Am Mittwoch, 15. März 2006 19:08 schrieb Stewart Stremler:
> begin  quoting Dexter Filmore as of Wed, Mar 15, 2006 at 06:46:46PM +0100:
> > Am Samstag, 11. M?rz 2006 00:00 schrieb Tracy R Reed:
>
> [snip]
>
> > > You would only need to put your public key on the remote machine.
> > > Normally you email it to the admin and he installs it for you in lieu
> > > of setting you a password and telling you the password.
> >
> > Even better was if ssh sent the public key to that machine and emailed
> > the admin with a request to allow the key to login.
> > One would have to code that into ssh of course or similar.
>
> Why?

To have an official standard.

> A usb stick is basically just a very long password that you have to keep
> written down somewhere.  Stick your USB stick into an untrusted computer,
> and your key is compromised, just like a fixed password would be.

If all that can be read is my public key?

>
> Go one step further ... use a smart-card; to communicate with the remote
> system, the local system streams data to the smart card, and the smart
> card encrypts/decrypts it.  Include a challenge-response mechanism in
> there as well, and you have something worthwhile.  An untrusted computer
> can't do anything to you after the fact, but only while you're using it.
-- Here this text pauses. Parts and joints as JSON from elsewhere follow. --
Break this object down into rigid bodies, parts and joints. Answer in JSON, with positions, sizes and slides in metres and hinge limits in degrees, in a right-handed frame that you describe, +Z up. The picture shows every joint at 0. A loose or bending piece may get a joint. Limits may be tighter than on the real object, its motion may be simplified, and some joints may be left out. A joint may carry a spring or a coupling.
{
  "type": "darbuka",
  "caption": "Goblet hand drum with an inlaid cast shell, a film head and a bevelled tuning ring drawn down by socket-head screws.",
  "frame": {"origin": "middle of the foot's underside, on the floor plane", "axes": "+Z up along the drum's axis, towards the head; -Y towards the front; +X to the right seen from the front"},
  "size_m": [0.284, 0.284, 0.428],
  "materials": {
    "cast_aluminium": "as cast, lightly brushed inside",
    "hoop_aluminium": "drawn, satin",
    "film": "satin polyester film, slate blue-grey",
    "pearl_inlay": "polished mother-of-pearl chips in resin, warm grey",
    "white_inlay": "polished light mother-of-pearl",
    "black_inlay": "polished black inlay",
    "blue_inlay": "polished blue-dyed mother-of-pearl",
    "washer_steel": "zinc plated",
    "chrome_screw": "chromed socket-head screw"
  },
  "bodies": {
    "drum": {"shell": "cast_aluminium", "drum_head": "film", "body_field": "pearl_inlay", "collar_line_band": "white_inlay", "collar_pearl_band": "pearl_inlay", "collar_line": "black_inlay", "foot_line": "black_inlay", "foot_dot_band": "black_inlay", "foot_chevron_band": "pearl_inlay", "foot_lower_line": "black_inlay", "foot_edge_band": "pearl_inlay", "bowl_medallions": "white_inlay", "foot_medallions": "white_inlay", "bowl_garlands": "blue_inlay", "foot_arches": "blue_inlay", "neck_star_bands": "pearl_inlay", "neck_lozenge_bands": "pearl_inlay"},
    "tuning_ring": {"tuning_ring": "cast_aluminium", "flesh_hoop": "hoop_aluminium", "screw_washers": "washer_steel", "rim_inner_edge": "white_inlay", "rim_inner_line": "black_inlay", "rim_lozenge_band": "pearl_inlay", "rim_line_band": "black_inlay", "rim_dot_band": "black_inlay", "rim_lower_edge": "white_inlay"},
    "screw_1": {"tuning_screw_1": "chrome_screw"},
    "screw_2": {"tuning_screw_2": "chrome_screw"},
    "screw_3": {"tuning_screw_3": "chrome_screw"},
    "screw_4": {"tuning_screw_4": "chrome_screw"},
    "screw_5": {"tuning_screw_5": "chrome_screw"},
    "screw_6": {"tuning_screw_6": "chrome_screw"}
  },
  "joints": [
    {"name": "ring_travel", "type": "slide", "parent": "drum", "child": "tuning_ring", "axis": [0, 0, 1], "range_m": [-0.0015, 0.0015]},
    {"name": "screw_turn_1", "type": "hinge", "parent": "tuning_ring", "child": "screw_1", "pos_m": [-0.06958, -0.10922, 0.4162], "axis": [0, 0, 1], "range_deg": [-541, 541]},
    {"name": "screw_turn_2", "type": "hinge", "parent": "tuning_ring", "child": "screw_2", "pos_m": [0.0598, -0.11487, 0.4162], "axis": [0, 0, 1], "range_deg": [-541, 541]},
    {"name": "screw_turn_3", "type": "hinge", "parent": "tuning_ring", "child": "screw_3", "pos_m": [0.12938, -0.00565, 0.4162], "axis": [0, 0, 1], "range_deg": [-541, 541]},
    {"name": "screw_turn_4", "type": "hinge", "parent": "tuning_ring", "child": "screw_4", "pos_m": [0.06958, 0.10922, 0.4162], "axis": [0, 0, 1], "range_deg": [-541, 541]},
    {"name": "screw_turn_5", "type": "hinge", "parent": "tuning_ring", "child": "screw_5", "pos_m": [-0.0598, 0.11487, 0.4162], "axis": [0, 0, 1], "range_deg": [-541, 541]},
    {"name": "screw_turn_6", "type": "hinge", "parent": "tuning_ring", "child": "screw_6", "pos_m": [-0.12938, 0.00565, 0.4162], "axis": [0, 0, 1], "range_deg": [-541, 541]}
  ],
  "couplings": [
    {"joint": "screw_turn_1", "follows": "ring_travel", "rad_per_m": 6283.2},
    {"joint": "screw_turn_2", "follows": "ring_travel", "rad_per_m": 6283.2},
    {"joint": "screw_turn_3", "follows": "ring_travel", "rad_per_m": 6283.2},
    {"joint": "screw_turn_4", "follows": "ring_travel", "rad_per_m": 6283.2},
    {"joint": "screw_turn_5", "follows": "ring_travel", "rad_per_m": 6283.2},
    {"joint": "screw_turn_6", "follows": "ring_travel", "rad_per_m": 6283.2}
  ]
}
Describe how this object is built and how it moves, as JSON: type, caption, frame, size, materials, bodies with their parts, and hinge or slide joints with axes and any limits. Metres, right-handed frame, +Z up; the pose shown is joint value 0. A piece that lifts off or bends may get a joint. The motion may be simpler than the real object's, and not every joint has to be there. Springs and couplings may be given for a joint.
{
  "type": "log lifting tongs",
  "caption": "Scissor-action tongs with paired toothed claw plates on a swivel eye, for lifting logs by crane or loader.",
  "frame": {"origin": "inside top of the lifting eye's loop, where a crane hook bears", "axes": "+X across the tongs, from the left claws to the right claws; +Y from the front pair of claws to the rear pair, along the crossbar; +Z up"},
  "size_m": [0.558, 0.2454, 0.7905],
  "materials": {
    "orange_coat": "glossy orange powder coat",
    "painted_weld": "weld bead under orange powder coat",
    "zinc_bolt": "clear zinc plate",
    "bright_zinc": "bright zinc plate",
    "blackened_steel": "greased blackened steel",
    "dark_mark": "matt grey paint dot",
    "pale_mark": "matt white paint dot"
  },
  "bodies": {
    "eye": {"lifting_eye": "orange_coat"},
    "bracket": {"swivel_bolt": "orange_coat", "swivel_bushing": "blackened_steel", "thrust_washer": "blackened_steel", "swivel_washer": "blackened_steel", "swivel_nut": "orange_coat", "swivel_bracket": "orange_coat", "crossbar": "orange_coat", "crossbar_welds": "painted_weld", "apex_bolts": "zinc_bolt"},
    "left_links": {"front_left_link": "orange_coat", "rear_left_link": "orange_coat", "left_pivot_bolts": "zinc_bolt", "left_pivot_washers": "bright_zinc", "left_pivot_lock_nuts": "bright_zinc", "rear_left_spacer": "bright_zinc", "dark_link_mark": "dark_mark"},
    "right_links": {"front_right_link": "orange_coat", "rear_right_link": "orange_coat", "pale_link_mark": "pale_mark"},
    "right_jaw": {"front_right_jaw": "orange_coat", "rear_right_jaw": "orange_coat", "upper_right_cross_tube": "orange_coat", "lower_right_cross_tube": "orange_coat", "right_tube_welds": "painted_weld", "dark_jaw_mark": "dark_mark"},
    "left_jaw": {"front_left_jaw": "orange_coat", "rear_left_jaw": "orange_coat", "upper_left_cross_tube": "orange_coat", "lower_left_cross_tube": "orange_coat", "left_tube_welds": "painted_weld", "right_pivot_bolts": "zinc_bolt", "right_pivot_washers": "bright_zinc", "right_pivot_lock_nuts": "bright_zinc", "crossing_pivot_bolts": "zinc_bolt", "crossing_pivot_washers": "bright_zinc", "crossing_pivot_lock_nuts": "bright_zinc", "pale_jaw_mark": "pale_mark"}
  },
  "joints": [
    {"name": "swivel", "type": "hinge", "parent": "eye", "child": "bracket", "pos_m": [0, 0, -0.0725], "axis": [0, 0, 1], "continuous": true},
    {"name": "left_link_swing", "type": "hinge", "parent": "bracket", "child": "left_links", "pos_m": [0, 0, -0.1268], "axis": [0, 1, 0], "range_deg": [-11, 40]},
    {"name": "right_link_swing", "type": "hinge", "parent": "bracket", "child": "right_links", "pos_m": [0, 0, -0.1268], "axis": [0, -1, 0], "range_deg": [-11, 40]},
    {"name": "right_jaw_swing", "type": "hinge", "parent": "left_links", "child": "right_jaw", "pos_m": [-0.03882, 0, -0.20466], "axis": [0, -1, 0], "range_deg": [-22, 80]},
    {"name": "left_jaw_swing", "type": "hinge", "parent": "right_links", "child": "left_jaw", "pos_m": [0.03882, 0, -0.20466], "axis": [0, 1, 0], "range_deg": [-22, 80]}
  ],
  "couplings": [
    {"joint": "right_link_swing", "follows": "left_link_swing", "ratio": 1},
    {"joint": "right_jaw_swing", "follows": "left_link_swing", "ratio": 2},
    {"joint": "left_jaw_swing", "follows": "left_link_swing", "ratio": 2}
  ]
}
USB sticks - spread, can attach almost to any half way modern computer.
Smart card reader - about as common as BeOS. 
I agree on your security thoughts, but what good is a key that doesn't fit any 
lock. 

>
> (Best is a laptop -- you keep your keys, input system, and display system
> all under *your* control.  Trusted endpoints, untrusted network.)
>

Laptop on my keyring will have me lose my pants a lot in public. not good. ;)

> > What I would want is a key that not only grants me access to the local
> > machine but to any machine on the network I'm supposed to have access to.
>
> That would be equivalent to having one key to your car, your front door,
> your side door, your safe, your suitcases, etc.

If that key - and the locks! - are sufficiently secure - alright.